On September 11, 2001, the alarm rang and the chauffeur, as the engine’s driver is called, took the Brooklyn Battery tunnel into the city and toward the towers.
I remain at the station and as the engine pulls away the remaining men of the company start coming out to the street in their Class A uniforms. They stand shoulder to shoulder. “08:46 a.m. Flight 11 impacts tower one” comes over the loudspeaker. We observe a moment of silence. The whole neighborhood seems to do the same. For a moment everything is still. Hicks Street comes to attention. People on their stoops stand. People walking along the sidewalk silently hold their place. Cars stop. The sanitation men turn off their truck’s engine. I close my notebook and put my pen in my pocket and stand near the firemen.
The guys ask me if I’d like to share breakfast. We have a good spread, they say. I say yes and thank you, and we walk back inside to the kitchen. The bay is empty. Engine 224 is still out responding to the alarm. There are bagels and bacon, potatoes, and coffee. I’m offered coffee and warned with a smile that it’s no good. I’m given french-vanilla creamer to sweeten it. Al and I get a slice of bacon each and for a moment let our attention drift to the television where the people reading the names of the victims are only just getting to letter C.
08:57 a.m., Engine 224 is back from the alarm.
This is the first call on September 11 in the five years since Al has been a member of the company.
“09:03 a.m. Flight 175 hits tower two.” The firemen stand silent in formation. A taxi driver stops his car, gets out, and salutes. Traffic is still dense along Hicks Street but no one rushes him. “The next one is 09:37” someone says. In the firehouse, the guys talk about how much time it takes to burn off a 1,000 calorie steak. “An hour and a half,” Rick says. “09:37 a.m. Flight 77 crashes into the Pentagon.” We observe a third moment of silence.

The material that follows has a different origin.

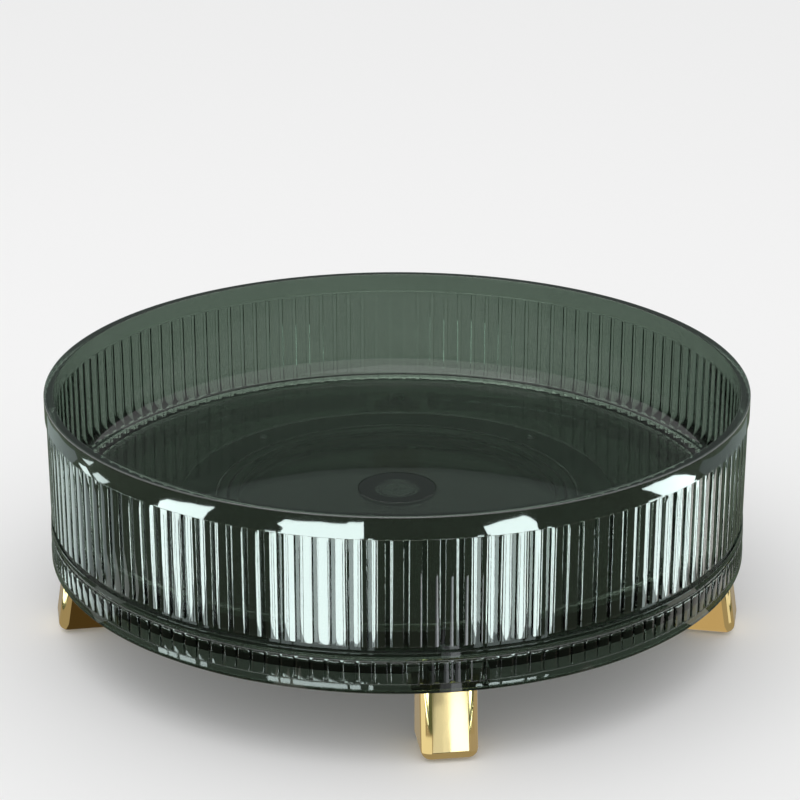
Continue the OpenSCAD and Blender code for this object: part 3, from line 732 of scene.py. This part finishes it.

Al and I talk about whether people have free will or whether life is predestined. We generally agree. Neither of us can understand, though, the type of individual who could wake up one morning and go off and kill innocence. We talk about Newtown. He tells me about attending the funeral of one of the children killed there. I mention where I was the evening I heard. We talk about evil and whether humans are capable of transcending our limitations. He touches my shoulder. “09:59 a.m. Tower two has fallen.” We wait the four minutes. “10:03 a.m. Flight 93 has crashed in Pennsylvania.”
Al asks me if later, after the last moment of silence, I will head up to Engine 205/Ladder 118 with him. I say yes. Their house is a few blocks north and sometimes Al gets tasked to them. We head back inside to the kitchen.
I notice a yellow Nerf gun–like toy on the couch inside the firehouse. I pick it up. A fancy fly swatter. It shoots salt at flies. It’s a novelty and no one seems to know how it got to the kitchen other than that it just showed up one day. I pump it and salt shoots across the couch onto someone’s blue sweater. By 10:28 a.m. we’ve all made our way back to the front of the station. “10:28 a.m. Tower one fell.” After the quiet we walk the few blocks to Engine 205/Ladder 118’s house in small groups. Al and I walk together. He tells me there’s an image in 205’s kitchen he wants me to see.
Al is the oldest of my paternal cousins. I am the second oldest. We’ve both served but as we walk I am struck by the nobility of the man and his profession.
Outside of Engine 205/Ladder 118 Al introduces me to a few of the guys. Everyone I meet smiles deeply, extends their hands and we shake. Inside the firehouse a memorial has been erected for the eight men who died at the Trade Center. FF Leon Smith, Lt. Robert Regan, FF Scott Davidson, FF Joey Agnello, FF Vernon Cherry, FF Pete Vega, Lt. Robert Wallace, Capt. Martin Egan. In the kitchen Al takes me and two of the new firefighters over to look at the photo he had mentioned earlier. Ladder 118 looks small on the Brooklyn Bridge; in the foreground both towers billow soot. I’m silenced by the enormity of the mission facing the men in the truck: how do you will yourself to go into that? I ask. One of the firefighters shakes his head; another is quiet. I turn to Al for the answer: “That’s the job.”